Y ése día hizo una ofrenda.
Algo parecido a lo que hacían los aztecas con los corazones de las vírgenes pero sustrayéndole el drama y el desmembramiento. Ése día, luego de la empanada de mechada con salsa de ajo, comida en medio de un colectivo que a pie esperaba su turno para coger el picante, pasó de lado a una anciana, de unos 80 años, que vendía en el piso de la Plaza Las Tres Gracias, unos pañitos de cocina. Tarjetas desgastadas de Piolín para el día de los enamorados, encendedores, dos esponjas y un prendedor brillante en forma de lazo.
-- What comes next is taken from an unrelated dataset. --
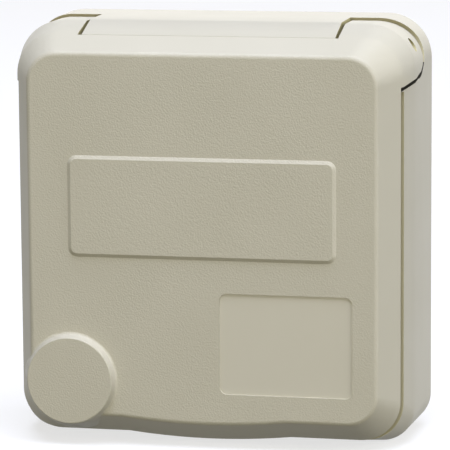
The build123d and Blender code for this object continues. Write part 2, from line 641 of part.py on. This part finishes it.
def line_contact(side):
    """A slit sleeve for the plug's pin, with the block that holds the wire beside its rear end."""
    x = side * CONTACT_SPACING / 2
    sleeve_y = POT_END_Y + SLEEVE_FRONT_GAP
    sleeve_end_y = clamp_rear_y - SLEEVE_END_GAP
    body = rod(sleeve_y, sleeve_end_y, sleeve_r, x) + clamp(side * clamp_offset, 0.0)
    body -= rod(sleeve_y, sleeve_end_y, SLEEVE_INNER_R, x)
    slit = block(x - SLEEVE_SLIT / 2, x + SLEEVE_SLIT / 2, sleeve_y, clamp_front_y - SLEEVE_WALL, -FAR, FAR)
    return body - slit


# Earth strip: bent from one band, its two clips reach forward into the plug recess
def clip(side):
    """One spring clip, drawn from the side and bent towards the plug."""
    points = [
        (POT_END_Y + STRIP_T / 2, 0.0),
        (POT_END_Y + STRIP_T / 2, CLIP_FOOT_Z + STRIP_T / 2),
        (CLIP_KNEE_Y, CLIP_FOOT_Z + STRIP_T / 2),
        (CLIP_NOSE_Y, CLIP_NOSE_Z + STRIP_T / 2),
        (CLIP_TIP_Y, CLIP_TIP_Z + STRIP_T / 2),
    ]
    bent = Polyline(*points)
    band = Plane.YZ * make_face(offset(bent, STRIP_T / 2, kind=Kind.INTERSECTION))
    body = extrude(band, CLIP_W / 2, both=True)
    return body if side > 0 else mirror(body, about=Plane.XY)


earth = clip(1) + clip(-1)
earth += block(
    -STRIP_W / 2, STRIP_W / 2, POT_END_Y, POT_END_Y + STRIP_T, -CLIP_FOOT_Z, CLIP_FOOT_Z,
)
neck_z = EARTH_CLAMP_Z + CLAMP_H / 2
earth += block(-CLIP_W / 2, CLIP_W / 2, POT_END_Y, clamp_front_y, neck_z - STRIP_T, neck_z)
earth += clamp(0.0, EARTH_CLAMP_Z)

export_step(frame, "parts/mounting_frame.step")
export_step(lid, "parts/lid.step")
export_step(lid_gasket, "parts/lid_gasket.step")
export_step(panel_ring(PANEL_GASKET_T), "parts/panel_gasket.step")
export_step(insert, "parts/socket_insert.step")
export_step(insert_gasket, "parts/insert_gasket.step")
export_step(base, "parts/terminal_base.step")
export_step(earth, "parts/earth_strip.step")
export_step(pin, "parts/hinge_pin_right.step")
export_step(mirror(pin, about=Plane.YZ), "parts/hinge_pin_left.step")
export_step(spring, "parts/hinge_spring_right.step")
export_step(mirror(spring, about=Plane.YZ), "parts/hinge_spring_left.step")

# The two line contacts and the three screws that grip the wires
for name, (clamp_x, clamp_z) in zip(("neutral", "line", "earth"), clamp_spots):
    if name != "earth":
        export_step(line_contact(-1 if clamp_x < 0 else 1), f"parts/{name}_contact.step")
    grip_screw = screw(
        clamp_rear_y, TERMINAL_HEAD_R, TERMINAL_HEAD_T, TERMINAL_SCREW_R,
        TERMINAL_SCREW_LEN, clamp_x, clamp_z, False,
    )
    export_step(grip_screw, f"parts/{name}_screw.step")

# Four screws from the front hold the insert, two from the rear hold the base
corners = [(sx, sz) for sx in (-1, 1) for sz in (-1, 1)]
for number, (sx, sz) in enumerate(corners, start=1):
    insert_screw = screw(
        head_floor_y, INSERT_HEAD_R, INSERT_HEAD_T, INSERT_SCREW_R, INSERT_SCREW_LEN,
        sx * INSERT_SCREW_SPACING / 2, sz * INSERT_SCREW_SPACING / 2, True,
    )
    export_step(insert_screw, f"parts/insert_screw_{number}.step")
base_head_y = BASE_REAR_Y - BASE_HEAD_DEPTH
base_screw_len = base_head_y - POT_END_Y + BASE_SCREW_BITE
for number, sx in enumerate((-1, 1), start=1):
    base_screw = screw(
        base_head_y, BASE_HEAD_R, BASE_HEAD_T, BASE_SCREW_R, base_screw_len,
        sx * BASE_SCREW_X, BASE_SCREW_Z, False,
    )
    export_step(base_screw, f"parts/base_screw_{number}.step")
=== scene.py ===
# %% [markdown]
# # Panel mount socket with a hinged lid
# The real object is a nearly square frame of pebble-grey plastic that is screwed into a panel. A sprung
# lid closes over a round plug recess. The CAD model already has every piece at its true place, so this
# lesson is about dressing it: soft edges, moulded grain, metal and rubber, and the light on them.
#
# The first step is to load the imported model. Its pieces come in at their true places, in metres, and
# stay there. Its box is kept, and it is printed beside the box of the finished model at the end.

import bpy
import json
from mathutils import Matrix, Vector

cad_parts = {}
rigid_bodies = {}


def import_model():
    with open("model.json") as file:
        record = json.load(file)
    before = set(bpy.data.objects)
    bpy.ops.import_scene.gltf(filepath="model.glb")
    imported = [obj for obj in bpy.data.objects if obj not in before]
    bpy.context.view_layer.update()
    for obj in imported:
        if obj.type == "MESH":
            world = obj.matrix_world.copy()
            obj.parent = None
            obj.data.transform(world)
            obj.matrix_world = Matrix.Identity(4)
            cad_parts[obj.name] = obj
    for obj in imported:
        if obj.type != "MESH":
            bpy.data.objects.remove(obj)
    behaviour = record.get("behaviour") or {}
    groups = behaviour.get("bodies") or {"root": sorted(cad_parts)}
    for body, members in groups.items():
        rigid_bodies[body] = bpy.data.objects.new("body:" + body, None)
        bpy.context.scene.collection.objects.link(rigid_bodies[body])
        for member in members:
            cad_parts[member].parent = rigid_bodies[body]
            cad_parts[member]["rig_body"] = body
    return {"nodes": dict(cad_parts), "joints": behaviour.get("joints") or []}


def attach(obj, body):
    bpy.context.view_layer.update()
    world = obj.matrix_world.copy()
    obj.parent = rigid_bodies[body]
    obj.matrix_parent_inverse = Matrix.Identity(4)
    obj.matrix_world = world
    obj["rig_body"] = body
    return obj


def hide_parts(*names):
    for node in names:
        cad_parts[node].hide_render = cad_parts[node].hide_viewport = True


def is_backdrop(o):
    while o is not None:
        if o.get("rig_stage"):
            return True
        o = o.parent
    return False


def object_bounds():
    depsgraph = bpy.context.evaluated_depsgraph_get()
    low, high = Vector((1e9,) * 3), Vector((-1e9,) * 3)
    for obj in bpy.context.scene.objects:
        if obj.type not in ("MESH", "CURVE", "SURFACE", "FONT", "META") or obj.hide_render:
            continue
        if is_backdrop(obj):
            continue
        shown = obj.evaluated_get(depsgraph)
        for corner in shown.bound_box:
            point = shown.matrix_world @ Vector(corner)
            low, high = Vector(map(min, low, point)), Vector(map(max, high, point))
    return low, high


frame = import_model()
cad_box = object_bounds()

# %% [markdown]
# ## Units and colours
# Blender works in metres and in linear light, while drawings are in millimetres and colour cards give
# sRGB values. Two small tools turn one into the other, so that every number below can be read as the
# real one.

# %% Millimetres and sRGB colours
import json
from math import radians

import bmesh
import bpy
from mathutils import Matrix, Vector

MM = 0.001


def linear(hex_colour):
    """An sRGB colour such as B1AC9C as the linear RGBA that a shader wants."""
    channels = [int(hex_colour[i:i + 2], 16) / 255 for i in (0, 2, 4)]
    return [c / 12.92 if c <= 0.04045 else ((c + 0.055) / 1.055) ** 2.4 for c in channels] + [1.0]


print("mid grey in linear light:", [round(c, 3) for c in linear("808080")[:3]])

# %% [markdown]
# ## Camera
# The photograph was taken with a long lens from slightly right and above. The viewpoint was worked out
# by fitting the straight edges of frame and lid, whose sizes are known from the CAD model. A long lens
# keeps the sides nearly parallel, and a tiny roll accounts for the last fraction of a pixel.

# %% Camera
PICTURE_PX = 450
FOCAL_PX = 3132.0
SENSOR_MM = 36.0
CAMERA_ROLL = radians(-0.416)

camera_data = bpy.data.cameras.new("product_camera")
camera_data.sensor_width = SENSOR_MM
camera_data.lens = FOCAL_PX / PICTURE_PX * SENSOR_MM
camera_data.clip_start = 0.05
camera_data.clip_end = 50.0
camera = bpy.data.objects.new("product_camera", camera_data)
bpy.context.scene.collection.objects.link(camera)
bpy.context.scene.camera = camera

eye = Vector((170.923, -767.976, 121.637)) * MM
aim = Vector((6.003, -40.0, 3.788)) * MM
gaze = (aim - eye).to_track_quat("-Z", "Y").to_matrix()
camera.location = eye
camera.rotation_euler = (gaze @ Matrix.Rotation(CAMERA_ROLL, 3, "Z")).to_euler()
print("lens", round(camera_data.lens, 1), "mm at", round((aim - eye).length, 3), "m")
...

Iba a ser probablemente la única clienta del día de la anciana, de la semana, o del mes.
Cargando todo el evento con gran romanticismo e intuición (porque a través del raciocinio cuadrado y lógico no hubiese tenido mucho sentido) pensó: “Voy a comprarlo”. La compra fue la ofrenda, una especie de regalo místico para que las ruedas se mantuvieran en movimiento, para dinamizar una semana que se veía catastrófica; un simbolismo… holístico o algo así. Lo importantes es que cambió algo, hizo lo que nunca hace, y se detuvo para comprarle a la anciana el prendedor. Valió el brillo en los ojos de la señora, y a pesar de regatear con ella (la anciana no era tonta), terminó llevándose el lazo a casa.
Era un de las compras más significativas que había hecho porque estaba absolutamente convencido del objetivo que buscaba. “Esto es una ofrenda al universo, algo para que los engranajes no se detengan”.
Yo, que jamás hago cosas así, hoy le compré un lazo de fantasía a una anciana de 80 años que solitaria esperaba en la esquina de la vacía fuente, al lado del empanadero. Mi pitonisa urbana, ni ella misma lo hubiese creído.